Another time I was in a cab in New York with this girl I had met. She started taking off her clothes in the cab and having sex with me. It wasn’t even a limo; it was a regular yellow cab. I was, like, “Whoa. Okay, let’s go.”
In my mind I was ordained to do this. All my heroes had had all these women. Someone should have said to me, “This is going to have an ugly ending.” But there was nobody there to do that.
I started making sex videos at home. Boogie would direct the scene, place the camera in the right spot, and then he’d hide in the closet and watch. They started calling me “the Womb Shifter” or “the Pelvis Pulverizer.” I’d show the tapes to my friends and then I’d destroy them. Man, if one of them had gotten out, it would have made the Kardashian tape look PG-13.

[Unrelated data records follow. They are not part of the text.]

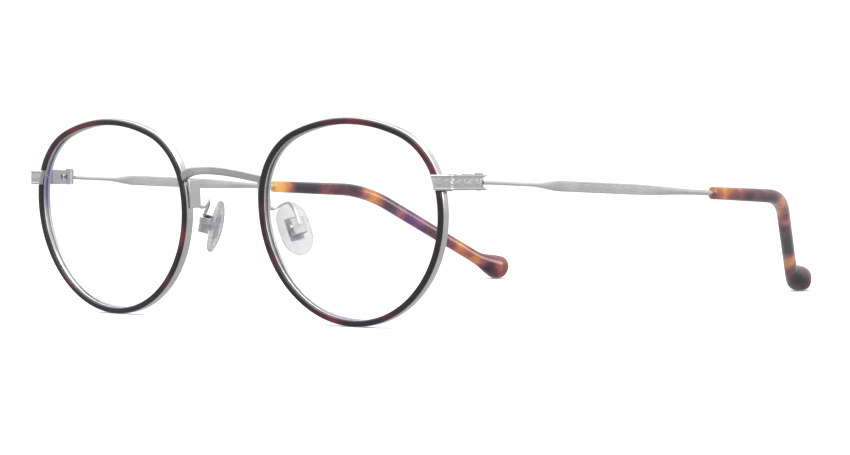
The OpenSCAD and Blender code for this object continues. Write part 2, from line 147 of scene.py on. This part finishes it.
# Lens outline: a flat top arc, two corner arcs and a round bottom arc, all tangent
BOTTOM_R = LENS_W / 2
BOTTOM_FROM = TOP_HALF_ANGLE + CORNER_ANGLE
_sin_top, _sin_low = sin(radians(TOP_HALF_ANGLE)), sin(radians(BOTTOM_FROM))
_cos_top, _cos_low = cos(radians(TOP_HALF_ANGLE)), cos(radians(BOTTOM_FROM))
TOP_R = (BOTTOM_R * _sin_low - CORNER_R * (_sin_low - _sin_top)) / _sin_top
LENS_H = TOP_R * (1 - _cos_top) + CORNER_R * (_cos_top - _cos_low) + BOTTOM_R * (_cos_low + 1)
TOP_C = Vector((0, LENS_H / 2 - TOP_R))
BOTTOM_C = Vector((0, BOTTOM_R - LENS_H / 2))
CORNER_C = Vector(((TOP_R - CORNER_R) * _sin_top, TOP_C.y + (TOP_R - CORNER_R) * _cos_top))
LENS_X = (LENS_W + LENS_GAP) / 2


# ------------------------------------------------------------------ frames


def turn(angle, axis):
    return Matrix.Rotation(radians(angle), 4, axis)


def shift(*at):
    return Matrix.Translation(Vector(at))


hinge_in_row = next(j for j in frame["joints"] if j["name"] == "temple_left_fold")["pos_m"]
LEAN = turn(REST_LEAN, "X")
STAND = Matrix.Translation(Vector(hinge_in_row) / MM - LEAN @ HINGE_AT) @ LEAN
EYE = shift(LENS_X, LENS_X * tan(radians(WRAP)) + RIM_SET_BACK, 0) @ turn(WRAP, "Z") @ turn(90, "X")
PLATE = Matrix.Translation(HINGE_AT) @ turn(-PLATE_DROP, "X")
TEMPLE = (Matrix.Translation(HINGE_AT) @ turn(-TEMPLE_DROP, "X") @ shift(WIRE_X, 0, 0)
          @ turn(-TEMPLE_SPLAY, "Z"))
PAD = Matrix.Translation(PAD_AT) @ turn(PAD_PITCH, "X") @ turn(-PAD_FLARE, "Z") @ turn(-PAD_LEAN, "Y")
PLATE_Z = HINGE_AT.z + (HINGE_AT.y - RIM_SET_BACK - LENS_X * tan(radians(WRAP))) * tan(radians(PLATE_DROP))

# ------------------------------------------------------------------ mesh tools


def place(name, parts, local, side, body, look, node, sharp=38, along=None):
    """Makes one piece, in place in the row frame, from (points, faces) parts drawn in a left-hand frame."""
    to_row = Matrix.Diagonal((side * MM, MM, MM, 1)) @ STAND @ local
    bm = bmesh.new()
    values = bm.verts.layers.float.new("along")
    for points, faces in parts:
        made = [bm.verts.new(to_row @ Vector(p)) for p in points]
        if along:
            for v, p in zip(made, points):
                v[values] = along(Vector(p))
        for f in faces:
            bm.faces.new([made[i] for i in f])
    bmesh.ops.recalc_face_normals(bm, faces=bm.faces)
    mesh = bpy.data.meshes.new(name)
    bm.to_mesh(mesh)
    bm.free()
    for p in mesh.polygons:
        p.use_smooth = True
    mesh.set_sharp_from_angle(angle=radians(sharp))
    mesh.materials.append(look)
    piece = bpy.data.objects.new(name, mesh)
    bpy.context.scene.collection.objects.link(piece)
    weighted = piece.modifiers.new("even shading", "WEIGHTED_NORMAL")
    weighted.keep_sharp = True
    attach(piece, body)
    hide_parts(node)
    return piece


def skin(rings, loop=False, caps=True):
    """Points and faces over rings of points that all have the same count."""
    n, m = len(rings[0]), len(rings)
    points = [p for ring in rings for p in ring]
    faces = []
    for i in range(m if loop else m - 1):
        a, b = i * n, (i + 1) % m * n
        for k in range(n):
            j = (k + 1) % n
            faces.append((a + k, a + j, b + j, b + k))
    if caps and not loop:
        faces.append(tuple(range(n)))
        faces.append(tuple((m - 1) * n + k for k in range(n)))
    return points, faces


def rounded(corners, steps=4):
    """A closed section with its corners filleted. Each corner is (x, y, radius)."""
    points = []
    for i, (x, y, r) in enumerate(corners):
        p = Vector((x, y))
        if not r:
            points.append(p)
            continue
        u = (Vector(corners[i - 1][:2]) - p).normalized()
        v = (Vector(corners[(i + 1) % len(corners)][:2]) - p).normalized()
        half = u.angle(v) / 2
        centre = p + (u + v).normalized() * (r / sin(half))
        a, b = p + u * (r / tan(half)) - centre, p + v * (r / tan(half)) - centre
        points += [centre + a.slerp(b, k / steps).normalized() * r for k in range(steps + 1)]
    return points


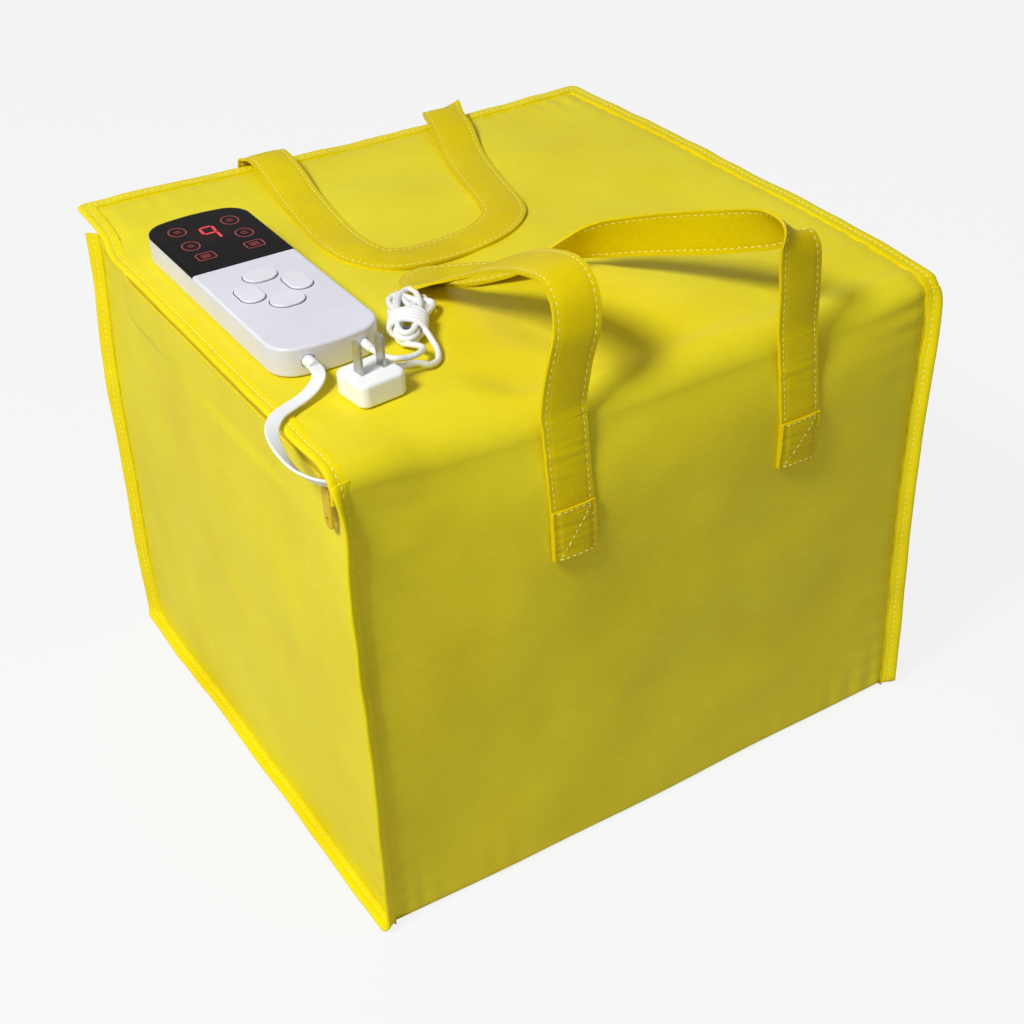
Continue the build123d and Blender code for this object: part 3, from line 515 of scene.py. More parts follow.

I was drinking a lot in those days and partying wherever I found myself. I had a girlfriend in Chicago named Carmen. She was a nice Catholic girl from a solid family—too nice to be hanging around us. I was in a nightclub in Chicago one night with her and Eric Brown, who everyone called EB. They had a sexy-lady contest and some guy disrespected Carmen during it. I didn’t say anything, but I was fuming. I guess the guy thought that he had punked Mike Tyson, but I followed him, sneaky-like, downstairs to the bathroom.
“Listen, man, I don’t care about no pussy. But you don’t ever fuck with me like that, man. This championship shit don’t mean nothing. We can get it on right here.”